La mise en scène elle-même est particulièrement soignée : habits de lumière élégants, costumes traditionnels pour tous, rituels de salut… Deux temps ponctuent le spectacle proprement dit : le combat à cheval et le combat à pied. Les taureaux, qui ont tout de même souffert des banderilles plantées dans leur échine, sont évacués à la fin du spectacle.
Art et culture
L’architecture
Le Portugal a développé un genre architectural unique à l’époque du roi Manuel Ier – le style manuélin -, que l’on ne retrouve nulle part ailleurs et que l’on compare au mieux à un gothique flamboyant finissant, aux influences mauresques et européennes mêlées. L’ornementation sculpturale évoque les cultures rencontrées lors de l’expansion du Portugal au-delà des océans. A titre d’exemple, les bâtisses revêtent sur leurs façades, sur les vantaux des fenêtres, sous les arcades, la faune, la flore et le monde sous-marin exotiques. A Lisbonne, le monastère des Hiéronymites et la tour de Belém en sont deux éléments des plus significatifs.
Autre spécificité, héritée de l’époque mauresque, les azulejos – littéralement « morceaux de terre cuite », en arabe – constituent un élément décoratif unique au Portugal. Apposés sur toutes sortes de façades – des cloîtres aux restaurants en passant par les gares et les maisons individuelles -, ces panneaux de céramique représentent des décors, imitant autrefois ceux des tapisseries.
L’époque contemporaine, quant à elle, est marquée jusque dans les années 1970 par l’austérité salazariste – architecture monumentale typique des dictatures (notamment la statue du Cristo Rei de Lisbonne).

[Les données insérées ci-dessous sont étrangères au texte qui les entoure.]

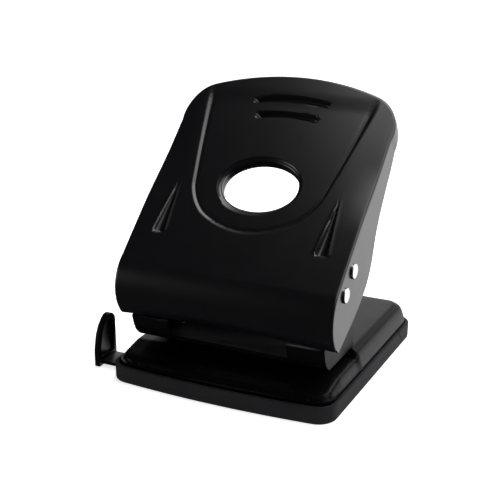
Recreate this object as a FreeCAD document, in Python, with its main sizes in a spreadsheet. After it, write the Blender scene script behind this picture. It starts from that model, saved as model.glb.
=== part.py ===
"""Two-hole lever punch: parametric document of its separate pieces.

Frame: X to the right, Y to the back, Z up, origin at the centre of the chip
tray's underside.  Millimetres.  The handle is drawn in its own frame, where
its broad face is flat: x across, y up the face, z out of the face.
"""
import FreeCAD, Part
import math
import os

import Sketcher

Vector = FreeCAD.Vector

# name, value, what it is
DIMENSIONS = [
    ("tray_half_width", 60.4, "chip tray, half of its width"),
    ("tray_front", 64.8, "chip tray, front edge from the origin"),
    ("tray_back", 64.0, "chip tray, back edge from the origin"),
    ("tray_height", 9.0, "chip tray, rim height"),
    ("tray_wall", 1.8, "chip tray, wall thickness"),
    ("tray_floor", 1.2, "chip tray, floor thickness"),
    ("corner_radius", 10.0, "plan corner radius of tray and base"),
    ("base_half_width", 58.6, "steel base, half of its width"),
    ("base_front", 62.0, "steel base, front edge"),
    ("base_back", 62.3, "steel base, back edge"),
    ("base_foot", 9.4, "steel base, lower edge above the table"),
    ("base_sheet", 1.6, "steel base, sheet thickness"),
    ("die_level", 15.6, "paper platform height"),
    ("deck_level", 20.2, "raised deck behind the paper stop"),
    ("paper_stop", 14.0, "paper stop in front of the origin"),
    ("punch_line", 26.0, "punch axes in front of the origin"),
    ("punch_spacing", 80.0, "distance between the two punch axes"),
    ("pin_radius", 3.0, "punch pin radius"),
    ("pin_tip", 21.0, "punch pin tip height at rest"),
    ("pin_top", 63.0, "punch pin top at rest"),
    ("fit_gap", 0.06, "radial clearance of a running fit"),
    ("die_radius", 6.0, "die bush radius"),
    ("die_flange", 8.0, "die bush flange radius"),
    ("die_depth", 3.8, "die bush height"),
    ("frame_half_width", 52.4, "punch frame, half of its width"),
    ("frame_sheet", 2.0, "punch frame, sheet thickness"),
    ("frame_window", 32.5, "half of the opening between the front towers"),
    ("foot_half_width", 38.0, "punch frame foot on the deck, half width"),
    ("guide_level", 45.8, "underside of the upper pin guide"),
    ("pivot_y", -41.9, "handle pivot axis, y"),
    ("pivot_z", 58.8, "handle pivot axis, z"),
    ("drive_y", -31.7, "drive shaft axis, y"),
    ("drive_z", 67.5, "drive shaft axis, z"),
    ("shaft_radius", 3.0, "pivot and drive shaft radius"),
    ("head_radius", 4.0, "riveted shaft head radius"),
    ("head_height", 2.0, "riveted shaft head height"),
    ("ear_radius", 6.0, "frame ear around the pivot"),
    ("frame_back", 11.0, "punch frame, rear face of its rear wall"),
    ("foot_back", 6.0, "punch frame foot, rear edge behind the origin"),
    ("window_depth", 10.0, "depth of the cut between the front towers"),
    ("rivet_radius", 2.0, "frame rivet, shank radius"),
    ("rivet_line", 2.5, "row of frame rivets in front of the origin"),
    ("rivet_inner", 11.0, "inner frame rivets from the middle"),
    ("rivet_outer", 31.0, "outer frame rivets from the middle"),
    ("rivet_head_radius", 3.5, "frame rivet, domed head radius"),
    ("rivet_head_height", 1.6, "frame rivet, domed head height"),
    ("rivet_closing_radius", 3.2, "frame rivet, closing head radius"),
    ("rivet_closing_height", 1.2, "frame rivet, closing head height"),
    ("guide_width", 12.0, "upper pin guide, width front to back"),
    ("guide_sheet", 2.0, "upper pin guide, sheet thickness"),
    ("guide_drop", 10.0, "upper pin guide, depth of its end flanges"),
    ("yoke_width", 9.0, "yoke, width along the shaft"),
    ("yoke_height", 14.0, "yoke, height"),
    ("yoke_seat", 4.0, "depth of the pin's seat in the yoke"),
    ("slot_play", 0.42, "clearance of the drive shaft in the yoke's slot"),
    ("slot_rise", 4.2, "length of the yoke's slot beside the shaft"),
    ("collar_radius", 5.7, "spring collar radius"),
    ("collar_height", 1.6, "spring collar height"),
    ("spacer_radius", 4.2, "shaft spacer tube radius"),
    ("pivot_spacer_start", 52.7, "inner end of a pivot spacer, from the middle"),
    ("drive_spacer_start", 45.2, "inner end of a drive spacer, from the middle"),
    ("handle_half_width", 58.5, "handle, half of its width"),
    ("handle_sheet", 1.6, "handle, sheet thickness"),
    ("handle_slope", 42.17, "handle face slope in degrees"),
    ("notch_y", -51.7, "line where nose meets face, y"),
    ("notch_z", 61.5, "line where nose meets face, z"),
    ("panel_recess", 1.2, "depth of the pressed centre panel"),
    ("hole_half_width", 21.0, "oval hand opening, half width"),
    ("hole_half_height", 15.0, "oval hand opening, half height"),
    ("hole_centre", 54.0, "oval hand opening, centre up the face"),
    ("collar_depth", 5.0, "depth of the collar round the hand opening"),
    ("spring_wire", 1.2, "return spring wire diameter"),
    ("spring_radius", 4.7, "return spring mean radius"),
    ("spring_turns", 6.0, "return spring turns"),
    ("arm_bottom", 1.5, "paper guide arm underside"),
    ("arm_height", 1.8, "paper guide arm thickness"),
    ("arm_front", 50.0, "paper guide arm, front edge"),
    ("arm_width", 13.5, "paper guide arm, width"),
    ("arm_end", 45.0, "paper guide arm, inner end"),
    ("blade_inner", 72.5, "paper guide blade, inner face"),
    ("blade_thickness", 3.0, "paper guide blade, rim thickness"),
    ("slide_gap", 0.35, "clearance round the sliding arm"),
]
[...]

Plus récemment, le Portugal a financé des projets d’architecture ultra-contemporaine, réalisés par de grands maîtres, étrangers et portugais. Dans la capitale, le site de l’Expo 98, principalement le pavillon du Portugal de Siza, la nouvelle gare de l’Oriente et le pavillon des Océans, en est la vitrine. Alvaro Siza, grand nom de l’architecture portugaise – inspiré par Le Corbusier -, s’est également illustré à Porto, où il a signé, en 1999, la réalisation d’un très beau musée d’Art contemporain, le Museu Serralves. On lui a également confié la tâche délicate de la reconstruction du quartier Lisboète du Chiado.
Le chant du Portugal
Expression musicale qui incarne l’âme portugaise et véhicule ce qu’elle peut ressentir de saudade – mélancolie -, le fado est un chant qui parle des choses de la vie. Le fado – du mot fatum, qui signifie « destin » – n’a de latin que ses origines linguistiques. Musicalement, ses intonations évoquent plutôt le passé mauresque du Portugal. Historiquement, il est né assez récemment dans les quartiers populaires de Lisbonne, où les fadistas (hommes et femmes) chantaient dans de petites tavernes, accompagnés le plus souvent par des mandolines et des guitares. La chanteuse Amália Rodrigues, qui a incarné le fado durant plus de cinquante ans, a largement contribué à en transporter les émouvants accents hors des frontières.
La littérature
Le premier salon parisien du livre de l’an 2000 a mis à l’honneur le Portugal. Surprise ! Car, longtemps ignorés, les écrivains portugais commencent seulement à s’exporter hors du monde lusophone. Sans doute l’immense gloire du génial poète Fernando Pessoa a-t-elle contribué à l’engouement dont bénéficie aujourd’hui le monde littéraire. Celui-ci s’est d’ailleurs, semble-t-il, spécialisé dans l’épanouissement de la poésie, genre dans lequel les Portugais sont passés maîtres. De Camões, créateur de l’épopée lyrique des Lusiades au XVIe siècle, aux contemporains de Pessoa aux cent visages – le poète signait ses œuvres de plusieurs noms, qu’il avait créés pour ses différents styles -, l’histoire de la littérature est une ode à la poésie, dominée par la saudade, ce sentiment typiquement portugais dont le spleen se rapproche un peu. Le roman contemporain a lui aussi su s’imposer récemment par les œuvres de grands écrivains – Vergilio Ferreira, Mario de Carvalho, António Lobo Antunes -, dont José Saramago, à qui le prix Nobel fut attribué en 1998.